Le produit de chaque prise donne lieu à une liquidation particulière, qui constate son montant net des frais qui s'y rapportent; laquelle est faite par le tribunal de commerce du lieu de la vente, sur les pièces probantes que l'armateur est tenu de produire, etc.

Quand la course est finie par la rentrée du corsaire ou par sa perte, l'armateur dépose au tribunal de commerce du lieu de l'armement les liquidations particulières des prises, les comptes des frais de relâche et de désarmement, et il est procédé à la liquidation générale sur les rôles indiqués, savoir: cinq pour cent pour les invalides de la marine; un tiers du restant pour les équipages, restitution faite des avances; deux tiers, outre le produit de cette restitution, pour les armateurs. Les liquidations générales sont imprimées.

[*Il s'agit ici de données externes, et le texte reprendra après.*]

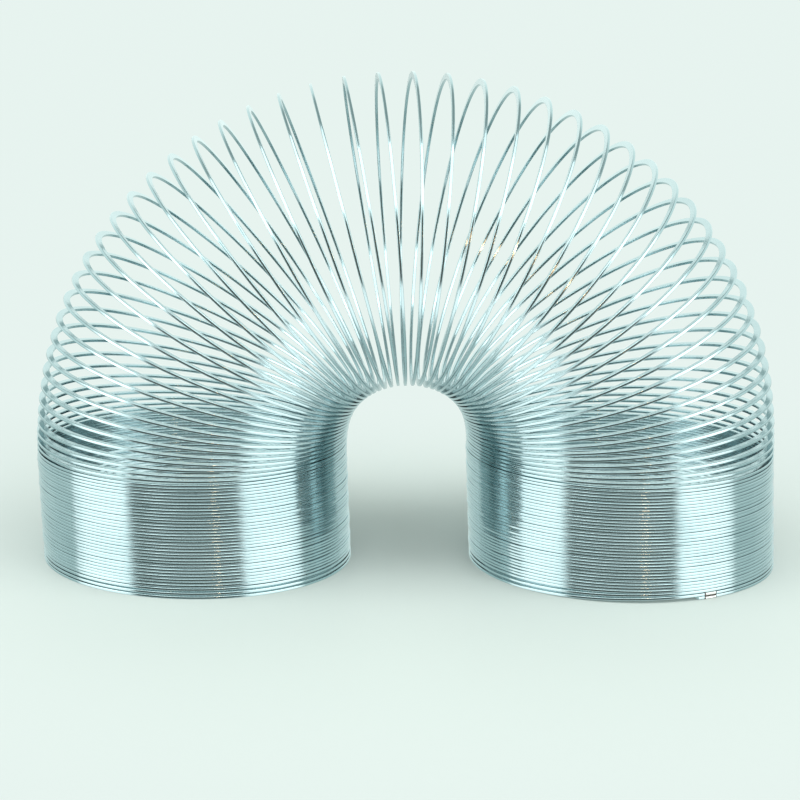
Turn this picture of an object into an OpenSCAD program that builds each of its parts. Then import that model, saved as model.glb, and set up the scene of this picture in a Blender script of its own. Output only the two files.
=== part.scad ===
// Spring coil toy: one long flat steel wire wound into a close coil, bent over into an arch and
// standing on both of its ends. A small crimp at each end ties the wire's last turn to the next one.
// The wire is divided where neighbouring turns touch, on the inside of the arch. There the wire runs
// along Y, so one turn can roll against the next about Y, as the real wire does by twisting.
// Turns are counted from the crown, negative to the left, and each turn starts at its inner point.

/* [Coil] */
// Outside diameter of the coil
coil_d = 69; // [60:0.5:80]
// Rise of one closed turn: the wire and the hairline gap above it
coil_pitch = 0.69; // [0.68:0.01:0.9]
// Extra room between turns on the inside of the arch, at the crown
crown_gap = 0.78; // [0:0.01:1.5]
// Sideways creep of each leg's turns as they rise, in degrees towards -X
leg_lean = 3; // [0:0.5:4]

/* [Wire] */
// Width of the flat wire, across the coil
wire_w = 1.5; // [1:0.1:2]
// Thickness of the flat wire, along the coil
wire_t = 0.62; // [0.4:0.01:0.63]

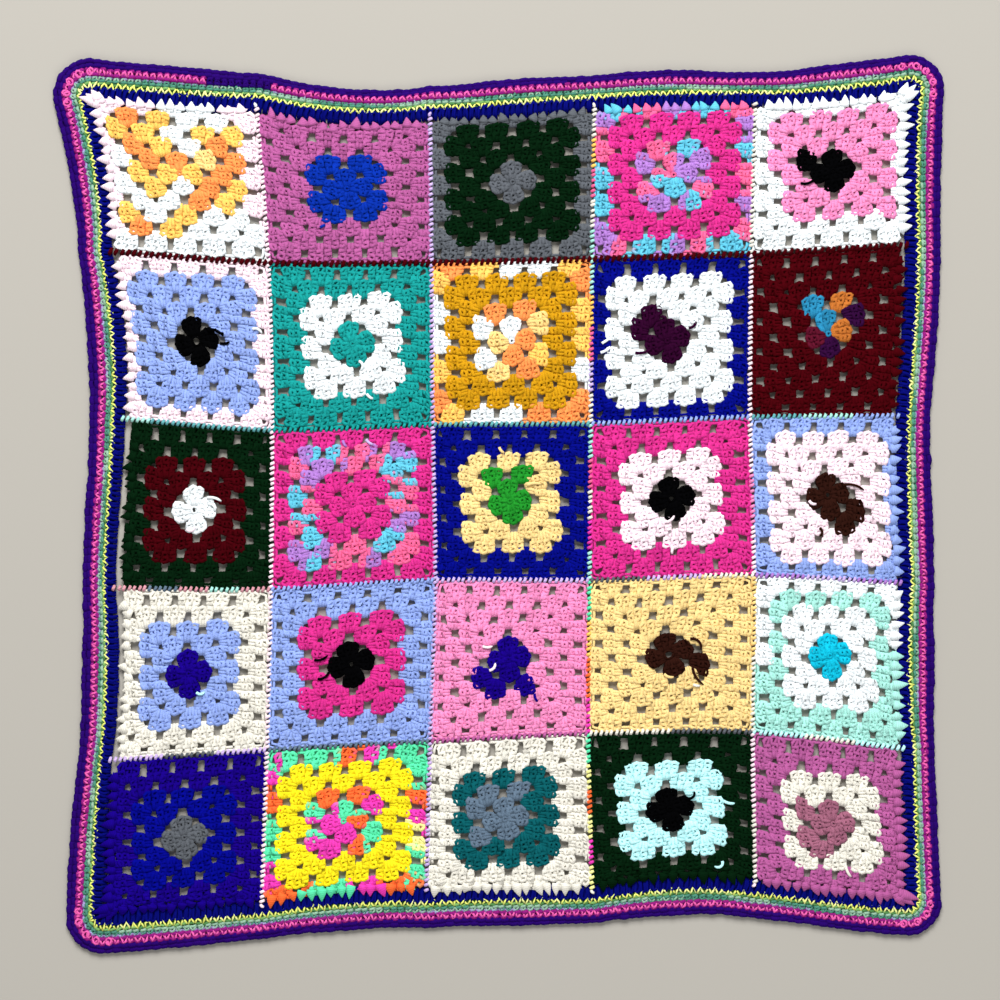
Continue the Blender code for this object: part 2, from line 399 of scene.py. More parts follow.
def joined(name, skein, material):
    """Join a skein's strands into one mesh object with a dye attribute and a UV map along each strand."""
    points, faces, uvs, colours = [], [], [], []
    first = 0
    for rings, lengths, dyes in skein:
        strands, count, sides, _ = rings.shape
        index = first + np.arange(strands * count * sides).reshape(strands, count, sides)
        following = np.roll(index, -1, axis=2)
        walls = np.stack((index[:, :-1], index[:, 1:], following[:, 1:], following[:, :-1]), axis=-1)
        starts = index[:, 0]
        ends = index[:, -1, ::-1]
        faces.append(walls.reshape(-1, 4))
        faces.append(starts.reshape(-1, 4))
        faces.append(ends.reshape(-1, 4))
        u = np.broadcast_to(lengths[:, :, None], (strands, count, sides))
        v = np.broadcast_to(np.arange(sides) / sides, (strands, count, sides))
        wall_u = np.stack((u[:, :-1], u[:, 1:], u[:, 1:], u[:, :-1]), axis=-1)
        wall_v = np.stack((v[:, :-1], v[:, 1:], v[:, 1:] + 1 / sides, v[:, :-1] + 1 / sides), axis=-1)
        uvs.append(np.stack((wall_u, wall_v), axis=-1).reshape(-1, 2))
        for cap in (0, -1):
            flat = np.stack((u[:, cap], v[:, cap]), axis=-1)
            uvs.append(flat.reshape(-1, 2))
        points.append(rings.reshape(-1, 3))
        paint = np.repeat(dyes[:, :, None], sides, axis=2)
        colours.append(paint.reshape(-1, 3))
        first += strands * count * sides
    points = np.vstack(points) * MM
    faces = np.vstack(faces)
    uvs = np.vstack(uvs)
    colours = np.hstack((np.vstack(colours), np.ones((len(points), 1))))
    mesh = bpy.data.meshes.new(name)
    mesh.vertices.add(len(points))
    mesh.vertices.foreach_set("co", points.ravel())
    mesh.loops.add(faces.size)
    mesh.loops.foreach_set("vertex_index", faces.ravel().astype(np.int32))
    mesh.polygons.add(len(faces))
    mesh.polygons.foreach_set("loop_start", np.arange(0, faces.size, 4, dtype=np.int32))
    mesh.update(calc_edges=True)
    layer = mesh.uv_layers.new(name="strand")
    layer.data.foreach_set("uv", uvs.ravel())
    dye = mesh.attributes.new("dye", "FLOAT_COLOR", "POINT")
    dye.data.foreach_set("color", colours.ravel())
    mesh.polygons.foreach_set("use_smooth", np.ones(len(faces), dtype=bool))
    mesh.materials.append(material)
    thing = bpy.data.objects.new(name, mesh)
    bpy.context.collection.objects.link(thing)
    return thing


TRIANGLES = {}


def note(thing):
    """Keep count of a piece's triangles."""
    TRIANGLES[thing.name] = sum(len(face.vertices) - 2 for face in thing.data.polygons)
    return thing


# %% [markdown]
# ## The pattern of a granny square
# Round n has 4n clusters of three tall stitches. Each cluster is worked into a gap of the
# round before, and leaves a gap on either side of it. Gaps and clusters therefore
# stand on one regular lattice, a gap apart along a side and half a gap apart from
# round to round. A cluster is a fan: narrow where it grips the gap, wide at its top.

# %% Measures of a square (mm)
ROUNDS = 5
GAP_PITCH = 22.8          # from one gap to the next along a side
ROUND_PITCH = 11.4        # from one round to the next
FOOT_RISE = 3.3           # a cluster's foot lies this far outside the middle of the gap it grips
HEAD_RISE = 6.8           # its head lies this far outside the middle of its own round's gaps
EDGE = 61.9               # the last round's head, drawn tight against the seam
FREE_EDGE = 60.0          # and where the border is worked over it instead
LEAN = 0.3                # a stitch's head sits a little to the right of its foot
FOOT_WIDTH = 4.4          # one stitch's share of the fan's width, at its foot
CORNER_FOOT_WIDTH = 3.6   # two fans share the gap at a corner
HEAD_WIDTH = 5.8          # and at its head
FREE_HEAD_WIDTH = 7.4     # the border holds the last fans wide open, side by side
CORNER_TURN = 14.0        # degrees that a corner fan's foot turns to its corner
DOME = 1.1                # the outer stitches of a fan stand lower than the middle one
PETAL_DOME = 1.9          # and those of a middle petal lower still
TWIST_FADE = 12.0         # the centre's twist fades away over this distance
SLOW_TWIST = 3.5          # degrees of twist that fade only at the seams
EDGE_HOLD = 6.0           # the seam holds the edge in place over this width
TOOTH = 5.7               # the border holds the last round back this far behind its tongues' tips
BITE = 0.8                # the share of what lies further out that the border presses back


def cluster_list():
    """Round, side and place of every cluster, clockwise from the top left of each round."""
    return [(n, k, i) for n in range(1, ROUNDS + 1) for k in range(4) for i in range(n)]


CLUSTERS = cluster_list()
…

Le mode de la répartition des prises faites par les vaisseaux de l'Etat, agissant avec ou sans le concours des corsaires particuliers, est réglé d'après les dispositions de l'ordonnance du 28 mars 1778, de la loi du 1. octobre 1793, et de l'arrêté du 9 ventôse an 9.

Le mode de la répartition des prises faites par des corsaires particuliers est réglé par les dispositions de l'arrêté consulaire, du 2 prairial an 11.

Il est expressément défendu aux marins de vendre à l'avance leur part de prise, et à qui que ce soit de l'acheter, sous peine de perdre les sommes qui pourraient avoir été payées pour cet effet, etc. (Art. 10 dudit arrêté).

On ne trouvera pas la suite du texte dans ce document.